Tradition is a funny thing. It implies an experience can be reliably repeated, bringing with it similar emotions and outcomes. But when exactly do traditions start, or end? Is it the act or the meaning behind the act that makes it the thing? For me, carrying on and calling something a tradition is not a necessity, but it can be a quilt into which shared experiences are stitched. Tradition can be a thing that both holds memory and warms us when we call upon it. 

Hunting is a tradition for many. The opportunity of one was there for me and my father. He loved to hunt, especially for whitetails. He’d go every stolen moment he could take, whether for an evening sit, a full weekend day, or a week with his friends. I revered him as a harvester, watching him bring home ducks shot on the wing, lobster he caught by hand on a recent SCUBA trip, and largemouth bass so plump they could easily swallow his giant fist. 

It was in his blood, as it is in mine. 

He was a Long Island native who married a Southern girl, and while he still visited his mother’s 40-acre farm in upstate New York for occasional Thanksgiving day hunts, most of his time in the field was spent in homemade treestands or sitting on swivel-seat buckets in Georgia and then South Carolina, where I was born. 

My father was also an amateur gunsmith and avid reloader. Reams of index cards scattered on our kitchen table held his secret formulas for every firearm he shot, most of which he built himself. I still have nearly every gun he made but most of his handcrafted loads are no longer in the world, just as my father, too, has left this life. 

I can recall three, and only three, deer hunts with my father, though many squirrel and rabbit hunts and an untold number of fishing trips. As my memory serves, I had to convince him to let me go on those three hunts. 

The first was in Georgia when I tagged along with him and his friend who had been partially paralyzed in a diving accident. My dad had built a custom gun rest that attached to his friend’s motorized wheelchair. After we set his friend up my father put me on a bucket seat on a dirt road in front of a very small clearing. He left me alone in a place I’d never been before. I vaguely knew that his friend was “that way” so don’t shoot there, but my father walked an opposite way before slipping off the dirt road and presumably into a treestand. I had absolutely no idea where he really was, only now not to shoot this way or that way. 

After some neighboring dogs chased a doe into my one clear shooting lane, so close to me it halted and stared as I was clearly in its escape path, I was able to harvest my first deer. In my excitement I turned my head and called in the “this way” direction to my father, “I got one,” and the hunt was over. 

My second hunt was from one of my father’s homebuilt stands set up next to a freshly cut cornfield in South Carolina. Instead of the buckshot-filled Browning 20-gauge pump shotgun I used for my first hunt, I was now carrying a bolt-action Browning .243, my Christmas present from the year prior. 
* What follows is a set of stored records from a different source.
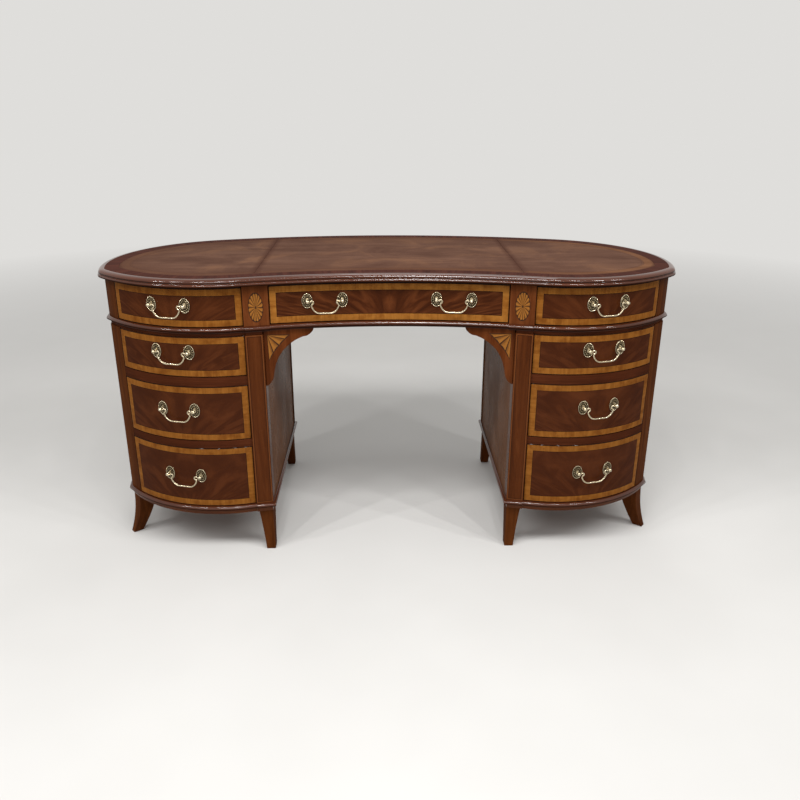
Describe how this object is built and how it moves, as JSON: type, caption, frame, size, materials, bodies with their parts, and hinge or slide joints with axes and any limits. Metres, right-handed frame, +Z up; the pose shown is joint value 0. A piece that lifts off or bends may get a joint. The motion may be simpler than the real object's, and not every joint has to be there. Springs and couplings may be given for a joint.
{
  "type": "kidney shaped desk",
  "caption": "Kidney shaped inlaid pedestal desk with a leather writing top, bow-fronted drawers on both pedestals, a kneehole drawer and splayed feet.",
  "frame": {"origin": "middle of the desk's footprint, on the floor", "axes": "+X along the length to the user's right, +Y from the drawer front to the back, +Z up; the user sits on the -Y side"},
  "size_m": [1.5278, 0.672, 0.7711],
  "materials": {
    "mahogany": "french polished mahogany veneer",
    "mahogany_front": "french polished flame mahogany, satinwood crossbanding, brass plates and posts",
    "mahogany_border": "french polished dark mahogany crossbanding",
    "drawer_lining": "waxed oak",
    "leather": "antiqued hide, waxed",
    "brass": "antique brass, lacquered"
  },
  "bodies": {
    "carcase": {"bracket_left": "mahogany", "bracket_right": "mahogany", "foot_left_front_inner": "mahogany", "foot_left_front_outer": "mahogany", "foot_left_rear_inner": "mahogany", "foot_left_rear_outer": "mahogany", "foot_right_front_inner": "mahogany", "foot_right_front_outer": "mahogany", "foot_right_rear_inner": "mahogany", "foot_right_rear_outer": "mahogany", "frieze_deck": "mahogany", "frieze_divider_left": "mahogany", "frieze_divider_right": "mahogany", "frieze_shell": "mahogany", "leather_centre": "leather", "leather_left": "leather", "leather_right": "leather", "pedestal_left_base": "mahogany", "pedestal_left_inner_pilaster": "mahogany", "pedestal_left_kneehole_panel": "mahogany", "pedestal_left_lower_dust_board": "mahogany", "pedestal_left_outer_pilaster": "mahogany", "pedestal_left_shell": "mahogany", "pedestal_left_upper_dust_board": "mahogany", "pedestal_right_base": "mahogany", "pedestal_right_inner_pilaster": "mahogany", "pedestal_right_kneehole_panel": "mahogany", "pedestal_right_lower_dust_board": "mahogany", "pedestal_right_outer_pilaster": "mahogany", "pedestal_right_shell": "mahogany", "pedestal_right_upper_dust_board": "mahogany", "top_board": "mahogany_border"},
    "bail_centre_left": {"bail_centre_left": "brass"},
    "bail_centre_right": {"bail_centre_right": "brass"},
    "bail_left_frieze": {"bail_left_frieze": "brass"},
    "bail_left_lower": {"bail_left_lower": "brass"},
    "bail_left_middle": {"bail_left_middle": "brass"},
    "bail_left_upper": {"bail_left_upper": "brass"},
    "bail_right_frieze": {"bail_right_frieze": "brass"},
    "bail_right_lower": {"bail_right_lower": "brass"},
    "bail_right_middle": {"bail_right_middle": "brass"},
    "bail_right_upper": {"bail_right_upper": "brass"},
    "drawer_centre": {"drawer_centre_box": "drawer_lining", "drawer_centre_front": "mahogany_front"},
    "drawer_left_frieze": {"drawer_left_frieze_box": "drawer_lining", "drawer_left_frieze_front": "mahogany_front"},
    "drawer_left_lower": {"drawer_left_lower_box": "drawer_lining", "drawer_left_lower_front": "mahogany_front"},
    "drawer_left_middle": {"drawer_left_middle_box": "drawer_lining", "drawer_left_middle_front": "mahogany_front"},
    "drawer_left_upper": {"drawer_left_upper_box": "drawer_lining", "drawer_left_upper_front": "mahogany_front"},
    "drawer_right_frieze": {"drawer_right_frieze_box": "drawer_lining", "drawer_right_frieze_front": "mahogany_front"},
    "drawer_right_lower": {"drawer_right_lower_box": "drawer_lining", "drawer_right_lower_front": "mahogany_front"},
    "drawer_right_middle": {"drawer_right_middle_box": "drawer_lining", "drawer_right_middle_front": "mahogany_front"},
    "drawer_right_upper": {"drawer_right_upper_box": "drawer_lining", "drawer_right_upper_front": "mahogany_front"}
  },
  "joints": [
    {"name": "drawer_centre_slide", "type": "slide", "parent": "carcase", "child": "drawer_centre", "axis": [0, -1, 0], "range_m": [0, 0.25]},
    {"name": "drawer_left_frieze_slide", "type": "slide", "parent": "carcase", "child": "drawer_left_frieze", "axis": [0, -1, 0], "range_m": [0, 0.27]},
    {"name": "drawer_left_lower_slide", "type": "slide", "parent": "carcase", "child": "drawer_left_lower", "axis": [0, -1, 0], "range_m": [0, 0.27]},
    {"name": "drawer_left_middle_slide", "type": "slide", "parent": "carcase", "child": "drawer_left_middle", "axis": [0, -1, 0], "range_m": [0, 0.27]},
    {"name": "drawer_left_upper_slide", "type": "slide", "parent": "carcase", "child": "drawer_left_upper", "axis": [0, -1, 0], "range_m": [0, 0.27]},
    {"name": "drawer_right_frieze_slide", "type": "slide", "parent": "carcase", "child": "drawer_right_frieze", "axis": [0, -1, 0], "range_m": [0, 0.27]},
    {"name": "drawer_right_lower_slide", "type": "slide", "parent": "carcase", "child": "drawer_right_lower", "axis": [0, -1, 0], "range_m": [0, 0.27]},
    {"name": "drawer_right_middle_slide", "type": "slide", "parent": "carcase", "child": "drawer_right_middle", "axis": [0, -1, 0], "range_m": [0, 0.27]},
    {"name": "drawer_right_upper_slide", "type": "slide", "parent": "carcase", "child": "drawer_right_upper", "axis": [0, -1, 0], "range_m": [0, 0.27]},
    {"name": "bail_centre_left_hinge", "type": "hinge", "parent": "drawer_centre", "child": "bail_centre_left", "pos_m": [-0.16184, -0.27369, 0.70349], "axis": [-0.9931, -0.1169, 0], "range_deg": [0, 150]},
    {"name": "bail_centre_right_hinge", "type": "hinge", "parent": "drawer_centre", "child": "bail_centre_right", "pos_m": [0.16184, -0.27369, 0.70349], "axis": [-0.9931, 0.1169, 0], "range_deg": [0, 150]},
    {"name": "bail_left_frieze_hinge", "type": "hinge", "parent": "drawer_left_frieze", "child": "bail_left_frieze", "pos_m": [-0.54992, -0.31281, 0.70349], "axis": [-0.9697, 0.2445, 0], "range_deg": [0, 150]},
    {"name": "bail_left_lower_hinge", "type": "hinge", "parent": "drawer_left_lower", "child": "bail_left_lower", "pos_m": [-0.54992, -0.31281, 0.24002], "axis": [-0.9697, 0.2445, 0], "range_deg": [0, 150]},
    {"name": "bail_left_middle_hinge", "type": "hinge", "parent": "drawer_left_middle", "child": "bail_left_middle", "pos_m": [-0.54992, -0.31281, 0.42699], "axis": [-0.9697, 0.2445, 0], "range_deg": [0, 150]},
    {"name": "bail_left_upper_hinge", "type": "hinge", "parent": "drawer_left_upper", "child": "bail_left_upper", "pos_m": [-0.54992, -0.31281, 0.58351], "axis": [-0.9697, 0.2445, 0], "range_deg": [0, 150]},
    {"name": "bail_right_frieze_hinge", "type": "hinge", "parent": "drawer_right_frieze", "child": "bail_right_frieze", "pos_m": [0.54992, -0.31281, 0.70349], "axis": [-0.9697, -0.2445, 0], "range_deg": [0, 150]},
    {"name": "bail_right_lower_hinge", "type": "hinge", "parent": "drawer_right_lower", "child": "bail_right_lower", "pos_m": [0.54992, -0.31281, 0.24002], "axis": [-0.9697, -0.2445, 0], "range_deg": [0, 150]},
    {"name": "bail_right_middle_hinge", "type": "hinge", "parent": "drawer_right_middle", "child": "bail_right_middle", "pos_m": [0.54992, -0.31281, 0.42699], "axis": [-0.9697, -0.2445, 0], "range_deg": [0, 150]},
    {"name": "bail_right_upper_hinge", "type": "hinge", "parent": "drawer_right_upper", "child": "bail_right_upper", "pos_m": [0.54992, -0.31281, 0.58351], "axis": [-0.9697, -0.2445, 0], "range_deg": [0, 150]}
  ]
}
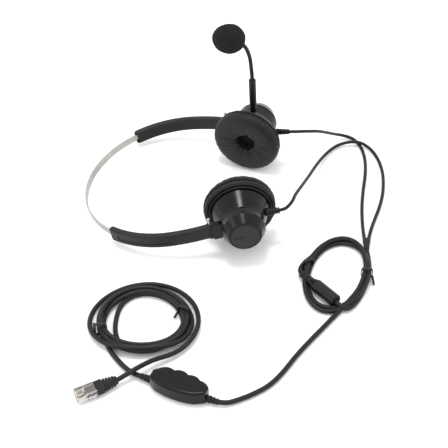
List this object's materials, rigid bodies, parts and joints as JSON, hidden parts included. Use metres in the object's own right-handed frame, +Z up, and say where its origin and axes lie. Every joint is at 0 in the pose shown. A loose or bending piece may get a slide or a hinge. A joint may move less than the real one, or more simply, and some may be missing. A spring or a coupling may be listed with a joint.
{
  "type": "binaural office headset",
  "caption": "Corded over-head headset with padded ear cups on sliding arms, turning boom microphone, tied cord, in-line control and modular plug.",
  "frame": {"origin": "on the table top, below the centre of the headset's own box (band, arms, cups and boom), with the cord left out", "axes": "+Z up from the table; the headset lies on its side, opening towards +X, with the boom cup on the +Y side; the cord lies at +X and -Y"},
  "size_m": [0.2593, 0.3125, 0.1421],
  "materials": {
    "spring_steel": "cold-rolled spring strip, fine lengthwise brushing",
    "arm_plastic": "fine spark-eroded grain, slight sheen",
    "black_plastic": "smooth moulded satin",
    "gloss_black": "polished mould, soft reflections",
    "satin_grey": "satin insert",
    "leatherette": "black polyurethane leatherette with a pebbled grain and gathered edge",
    "black_cloth": "thin open-weave acoustic cloth",
    "soft_rubber": "soft moulded elastomer, matt",
    "cord_jacket": "flexible jacket, semi-matt",
    "foam": "open-cell foam, matt",
    "bright_steel": "plated steel",
    "aluminium_can": "drawn can",
    "circuit_board": "solder mask over glass laminate",
    "tie_plastic": "flat coated wire twist tie",
    "clear_plastic": "clear moulded polycarbonate",
    "gold_contact": "thin gold plating"
  },
  "bodies": {
    "headband": {"headband_strip": "spring_steel", "strip_stops": "black_plastic", "near_branch_cord": "cord_jacket", "far_branch_cord": "cord_jacket", "y_splitter": "cord_jacket", "coil_1": "cord_jacket", "qd_plug": "black_plastic", "qd_socket": "black_plastic", "middle_cord": "cord_jacket", "control_top_shell": "gloss_black", "control_bottom_shell": "gloss_black", "control_reliefs": "soft_rubber", "control_board": "circuit_board", "coil_2": "cord_jacket", "box_lead": "cord_jacket", "plug_lead": "cord_jacket", "twist_ties": "tie_plastic", "plug_body": "clear_plastic", "plug_contacts": "gold_contact", "plug_boot": "soft_rubber"},
    "far_arm": {"far_arm_shell": "arm_plastic", "far_arm_liner": "black_plastic", "far_detent_spring": "bright_steel", "far_swivel_pin": "bright_steel"},
    "near_arm": {"near_arm_shell": "arm_plastic", "near_arm_liner": "black_plastic", "near_detent_spring": "bright_steel", "near_swivel_pin": "bright_steel"},
    "far_cup": {"far_yoke": "black_plastic", "far_housing": "gloss_black", "far_hub": "gloss_black", "far_hub_cap": "satin_grey", "far_hub_screw": "bright_steel", "far_baffle": "black_plastic", "far_driver": "aluminium_can", "far_scrim": "black_cloth", "far_cushion": "leatherette", "far_strain_relief": "soft_rubber"},
    "near_cup": {"near_yoke": "black_plastic", "near_housing": "gloss_black", "near_hub": "gloss_black", "near_hub_cap": "satin_grey", "near_hub_screw": "bright_steel", "near_baffle": "black_plastic", "near_driver": "aluminium_can", "near_scrim": "black_cloth", "near_cushion": "leatherette", "near_strain_relief": "soft_rubber"},
    "boom": {"boom_ring": "black_plastic", "boom_sleeve": "black_plastic", "gooseneck_lower": "soft_rubber"},
    "mic": {"gooseneck_upper": "soft_rubber", "mic_housing": "black_plastic", "mic_capsule": "aluminium_can", "windscreen": "foam"},
    "volume_wheel": {"volume_wheel": "black_plastic"},
    "mute_slider": {"mute_slider": "black_plastic"},
    "plug_latch": {"plug_latch": "clear_plastic"}
  },
  "joints": [
    {"name": "far_arm_slide", "type": "hinge", "parent": "headband", "child": "far_arm", "pos_m": [-0.01066, 0.00433, 0.01805], "axis": [0.1925, -0.0164, -0.9812], "range_deg": [-11, 9], "deforming": ["far_branch_cord"]},
    {"name": "near_arm_slide", "type": "hinge", "parent": "headband", "child": "near_arm", "pos_m": [-0.01066, 0.00433, 0.01805], "axis": [-0.1925, 0.0164, 0.9812], "range_deg": [0, 20], "deforming": ["near_branch_cord"]},
    {"name": "far_cup_swivel", "type": "hinge", "parent": "far_arm", "child": "far_cup", "pos_m": [0.0342, 0.07092, 0.02574], "axis": [-0.1925, 0.0164, 0.9812], "range_deg": [-17.6, 12.4], "deforming": ["far_branch_cord"]},
    {"name": "near_cup_swivel", "type": "hinge", "parent": "near_arm", "child": "near_cup", "pos_m": [0.02046, -0.06972, 0.02539], "axis": [0.1925, -0.0164, -0.9812], "range_deg": [-20.4, 9.6], "deforming": ["near_branch_cord"]},
    {"name": "boom_turn", "type": "hinge", "parent": "far_cup", "child": "boom", "pos_m": [0.05723, 0.05958, 0.03045], "axis": [0.3498, 0.9353, 0.053], "range_deg": [-60, 170], "deforming": ["far_branch_cord", "near_branch_cord"]},
    {"name": "mic_bend", "type": "hinge", "parent": "boom", "child": "mic", "pos_m": [0.0527, 0.05496, 0.10419], "axis": [0.9357, -0.3516, 0.03], "range_deg": [-25, 25]},
    {"name": "volume_wheel_turn", "type": "hinge", "parent": "headband", "child": "volume_wheel", "pos_m": [-0.00744, -0.21097, 0.0041], "axis": [0.3907, 0.9205, 0], "range_deg": [-135, 135]},
    {"name": "mute_slide", "type": "slide", "parent": "headband", "child": "mute_slider", "axis": [0.9205, -0.3907, 0], "range_m": [-0.0028, 0.0028]},
    {"name": "latch_press", "type": "hinge", "parent": "headband", "child": "plug_latch", "pos_m": [-0.0731, -0.22171, 0.00135], "axis": [0.4833, -0.8755, 0], "range_deg": [0, 3.6], "stiffness_Nm_per_rad": 0.3}
  ]
}
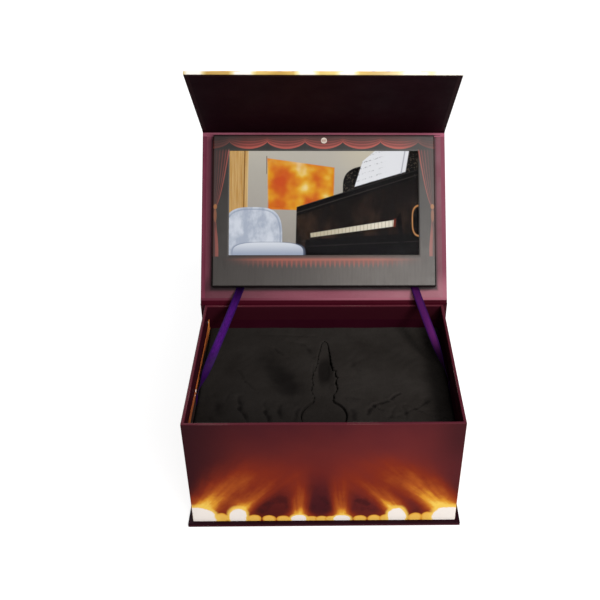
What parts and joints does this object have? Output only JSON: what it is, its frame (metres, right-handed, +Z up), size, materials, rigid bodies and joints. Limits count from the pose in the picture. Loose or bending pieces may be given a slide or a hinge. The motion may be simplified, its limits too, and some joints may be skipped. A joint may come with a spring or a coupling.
{
  "type": "lcd video brochure box",
  "caption": "Rigid presentation box with a foam-filled tray and a hinged lid that carries a raised video screen panel and a folding front flap, held open by ribbons.",
  "frame": {"origin": "centre of the underside of the case's base", "axes": "+Z up, the front of the box faces -Y, +X to the right seen from the front"},
  "size_m": [0.201, 0.2317, 0.287],
  "materials": {
    "greyboard": "matte grey board",
    "printed_wrap": "printed wrap with a satin film",
    "maroon_paper": "matte",
    "plum_paper": "satin",
    "orange_card": "printed",
    "black_card": "matte",
    "printed_card": "printed, satin film",
    "foam": "matte closed cell foam",
    "ribbon": "satin weave",
    "magnet_steel": "plated",
    "display_glass": "glossy",
    "module_metal": "satin",
    "flex_film": "amber film",
    "circuit_board": "solder mask",
    "chip_plastic": "moulded",
    "battery_foil": "pouch foil",
    "lead_cover": "insulated",
    "speaker_plastic": "moulded",
    "sensor_ceramic": "cream"
  },
  "bodies": {
    "base": {"base_board": "greyboard", "base_wrap": "printed_wrap", "spine_board": "greyboard", "spine_wrap": "printed_wrap", "tray_floor": "greyboard", "tray_front_wall": "greyboard", "tray_back_wall": "greyboard", "tray_left_wall": "greyboard", "tray_right_wall": "greyboard", "tray_wrap": "printed_wrap", "tray_lining": "maroon_paper", "tray_magnets": "magnet_steel", "side_card": "orange_card", "foam_base": "foam", "foam_top": "foam", "foam_plug": "foam", "ribbon_left": "ribbon", "ribbon_right": "ribbon", "lid_hinge_paper": "plum_paper"},
    "lid": {"lid_board": "greyboard", "lid_wrap": "printed_wrap", "lid_lining": "plum_paper", "panel_back_card": "greyboard", "panel_frame": "black_card", "panel_face_card": "printed_card", "screen_glass": "display_glass", "lcd_module": "module_metal", "lcd_flex": "flex_film", "main_board": "circuit_board", "board_chips": "chip_plastic", "battery": "battery_foil", "battery_leads": "lead_cover", "speaker": "speaker_plastic", "speaker_leads": "lead_cover", "usb_port": "module_metal", "light_sensor": "sensor_ceramic", "sensor_cable": "flex_film"},
    "flap": {"flap_board": "greyboard", "flap_wrap": "printed_wrap", "flap_lining": "plum_paper", "flap_magnets": "magnet_steel", "flap_hinge_paper": "plum_paper"}
  },
  "joints": [
    {"name": "lid_hinge", "type": "hinge", "parent": "base", "child": "lid", "pos_m": [0, 0.07175, 0.1019], "axis": [1, 0, 0], "range_deg": [0, 129], "deforming": ["lid_hinge_paper", "ribbon_left", "ribbon_right"]},
    {"name": "flap_hinge", "type": "hinge", "parent": "lid", "child": "flap", "pos_m": [0, 0.16061, 0.21163], "axis": [1, 0, 0], "range_deg": [-80.5, 9.5], "deforming": ["flap_hinge_paper"]}
  ]
}
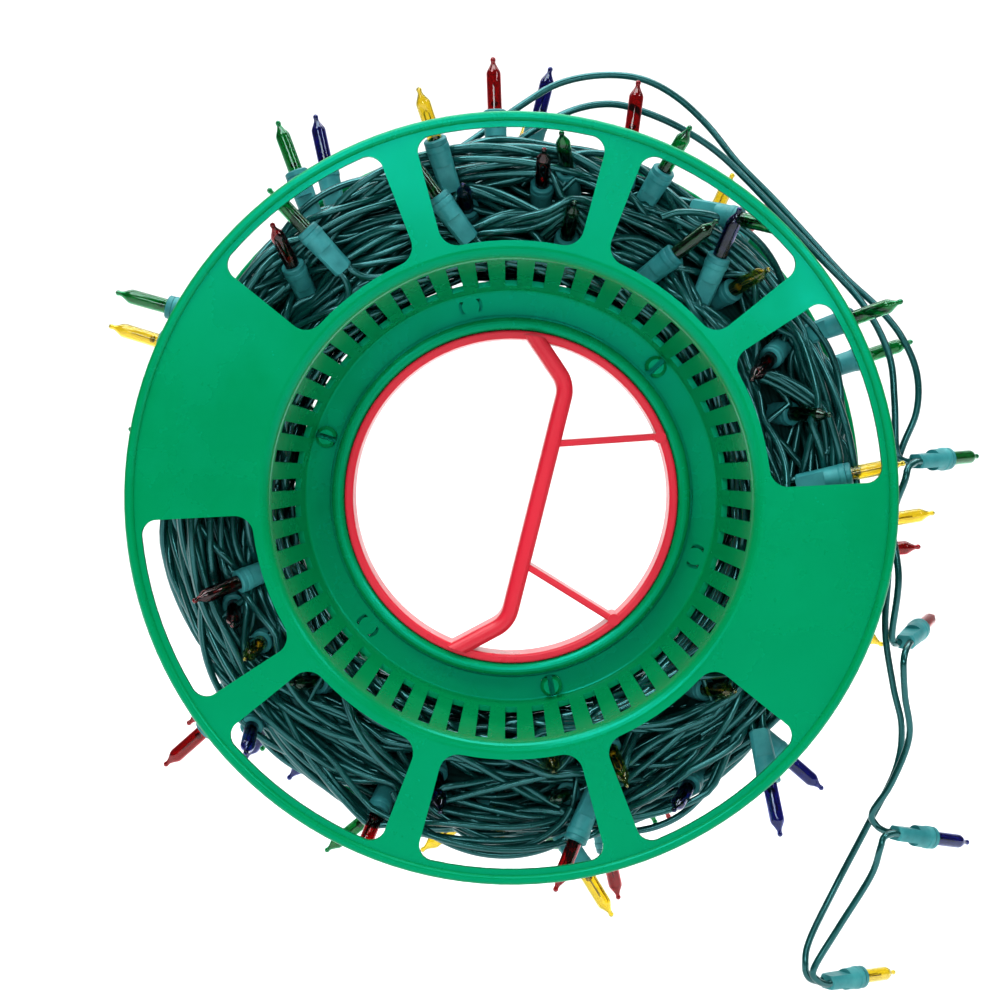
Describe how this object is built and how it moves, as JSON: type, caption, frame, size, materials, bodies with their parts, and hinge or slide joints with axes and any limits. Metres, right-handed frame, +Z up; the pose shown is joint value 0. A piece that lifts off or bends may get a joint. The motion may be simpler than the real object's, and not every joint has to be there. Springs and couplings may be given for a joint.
{
  "type": "wire spool",
  "caption": "Open-hub storage reel with windowed flanges and a stationary red hand grip, wound with a string of coloured miniature lamps.",
  "frame": {"origin": "on the reel's axis, half way between the two flanges, in the middle of the opening that the hand grips", "axes": "+Y along the reel's axis, away from the front flange; +Z up, towards the side where the free end of the string leaves the winding; +X to the side where that end hangs down"},
  "size_m": [0.3023, 0.076, 0.3208],
  "materials": {
    "reel_green": "smooth moulded plastic with a soft gloss",
    "grip_red": "smooth moulded plastic with a soft gloss",
    "wire_green": "soft satin wire insulation",
    "holder_green": "satin moulded plastic",
    "glass_red": "clear coloured glass",
    "glass_green": "clear coloured glass",
    "glass_blue": "clear coloured glass",
    "glass_yellow": "clear coloured glass"
  },
  "bodies": {
    "handle": {"handle": "grip_red"},
    "spool": {"front_half": "reel_green", "rear_half": "reel_green", "winding_core": "wire_green", "winding_turns": "wire_green", "front_lamp_holders": "holder_green", "rear_lamp_holders": "holder_green", "rim_lamp_holders": "holder_green", "front_lamp_bases": "holder_green", "rear_lamp_bases": "holder_green", "rim_lamp_bases": "holder_green", "red_bulbs": "glass_red", "green_bulbs": "glass_green", "blue_bulbs": "glass_blue", "yellow_bulbs": "glass_yellow", "return_wire": "wire_green", "feed_wire_1": "wire_green", "feed_wire_2": "wire_green", "feed_wire_3": "wire_green", "feed_wire_4": "wire_green", "tail_holder_1": "holder_green", "tail_base_1": "holder_green", "tail_bulb_1": "glass_green", "tail_holder_2": "holder_green", "tail_base_2": "holder_green", "tail_bulb_2": "glass_red", "tail_holder_3": "holder_green", "tail_base_3": "holder_green", "tail_bulb_3": "glass_blue", "tail_holder_4": "holder_green", "tail_base_4": "holder_green", "tail_bulb_4": "glass_yellow"}
  },
  "joints": [
    {"name": "spool_spin", "type": "hinge", "parent": "handle", "child": "spool", "pos_m": [0, 0, 0], "axis": [0, 1, 0], "continuous": true}
  ]
}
After watching me climb the lumber rungs of his makeshift ladder to a platform more accurately measured in square inches than square feet, I sat on another swivel-seat bucket and watched my father saunter off and out of sight to his own stand, again with no clue where he was. 

The only safety harness I had back then was my father’s words, “Don’t fall.” 

It wasn’t long before a young whitetail spike moved along the nearest game trail to my stand and I was able to connect. After I was sure it was down I again yelled in the wind, “I got one,” in hopes it would find my father. It did and the hunt was over. 

Our third and final hunt happened on my grandmother’s 40 acres in New York, two decades after I got that spike. My father lived there now, having taken everything he could from life and giving the very little he knew how to in return. 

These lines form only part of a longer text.